We develop an efficient algorithm for weak recovery in a robust version of the stochastic block model. The algorithm matches the statistical guarantees of the best known algorithms for the vanilla version of the stochastic block model. In this sense, our results show that there is no price of robustness in the stochastic block model.

Our work is heavily inspired by recent work of Banks, Mohanty, and Raghavendra (SODA 2021) that provided an efficient algorithm for the corresponding distinguishing problem.

Our algorithm and its analysis significantly depart from previous ones for robust recovery. A key challenge is the peculiar optimization landscape underlying our algorithm: The planted partition may be far from optimal in the sense that completely unrelated solutions could achieve the same objective value.
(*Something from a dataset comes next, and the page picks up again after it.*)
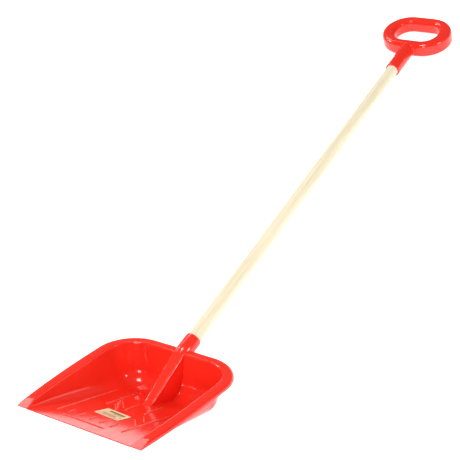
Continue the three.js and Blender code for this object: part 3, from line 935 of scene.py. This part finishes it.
def add_light_panel(name, place, size, power):
    """A soft rectangular light turned towards the scoop."""
    data = bpy.data.lights.new(name, "AREA")
    data.shape = "RECTANGLE"
    data.size, data.size_y = size
    data.energy = power
    light = bpy.data.objects.new(name, data)
    bpy.context.scene.collection.objects.link(light)
    light.location = place
    light.rotation_euler = (Vector(LIGHT_AIM) - Vector(place)).to_track_quat("-Z", "Y").to_euler()


def add_world():
    """Faint even white light from all round."""
    world = bpy.data.worlds.new("world")
    world.use_nodes = True
    background = world.node_tree.nodes["Background"]
    background.inputs["Color"].default_value = (1, 1, 1, 1)
    background.inputs["Strength"].default_value = WORLD_LIGHT
    bpy.context.scene.world = world


def add_lights():
    """World and panels, shown with the view transform that keeps the red saturated."""
    bpy.context.scene.view_settings.view_transform = "Standard"
    add_world()
    for number, (place, size, power) in enumerate(LIGHT_PANELS, 1):
        add_light_panel(f"panel_{number}", place, size, power)


def finish_piece(obj, nodes, materials):
    """Gives a piece its materials, puts it on the root body and hides the CAD parts that it replaces."""
    for material in materials:
        obj.data.materials.append(material)
    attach(obj, "root")
    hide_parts(*nodes)


def main():
    """Builds the whole scene."""
    red = red_plastic("red_plastic", PLASTIC_RED, smoothest=0.09, roughest=0.20)
    # Painted highlight on the relief lines: a lighter red in place of the light that their tops catch.
    relief_highlight = red_plastic("relief_painted_highlight_plastic", RELIEF_HIGHLIGHT_RED, smoothest=0.22, roughest=0.35)
    steel = zinc_steel()
    inks = [
        printed("label_paper", LABEL_PAPER, roughness=0.42),
        printed("label_gold", LABEL_GOLD, roughness=0.40),
        printed("label_dark_ink", LABEL_DARK_INK, roughness=0.45),
        printed("label_red_ink", LABEL_RED_INK, roughness=0.45),
    ]
    finish_piece(build_scoop(), ["scoop"], [red, relief_highlight])
    finish_piece(build_shaft(), ["shaft"], [pale_wood()])
    finish_piece(build_grip(), ["grip"], [red])
    finish_piece(build_label(), ["label"], inks)
    scoop_screw = build_screw("scoop_fixing", SCOOP_SOCKET_RADIUS, SCOOP_SCREW_AT)
    finish_piece(scoop_screw, ["scoop_screw"], [steel])
    grip_screw = build_screw("grip_fixing", GRIP_SOCKET_RADIUS, GRIP_SCREW_AT)
    finish_piece(grip_screw, ["grip_screw"], [steel])
    add_floor()
    add_camera()
    add_lights()


main()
This phenomenon is related to the push-out effect at the BBP phase transition for PCA. To the best of our knowledge, our algorithm is the first to achieve robust recovery in the presense of such a push-out effect in a non-asymptotic setting.

Our algorithm is an instantiation of a framework based on convex optimization (related to but distinct from sum-of-squares), which may be useful for other robust matrix estimation problems.

A by-product of our analysis is a general technique that boosts the probability of success (over the randomness of the input) of an arbitrary robust weak-recovery algorithm from constant (or slowly vanishing) probability to exponentially high probability.


  • stochastic block models
  • robustness
  • high-dimensional estimation
  • semidefinite programming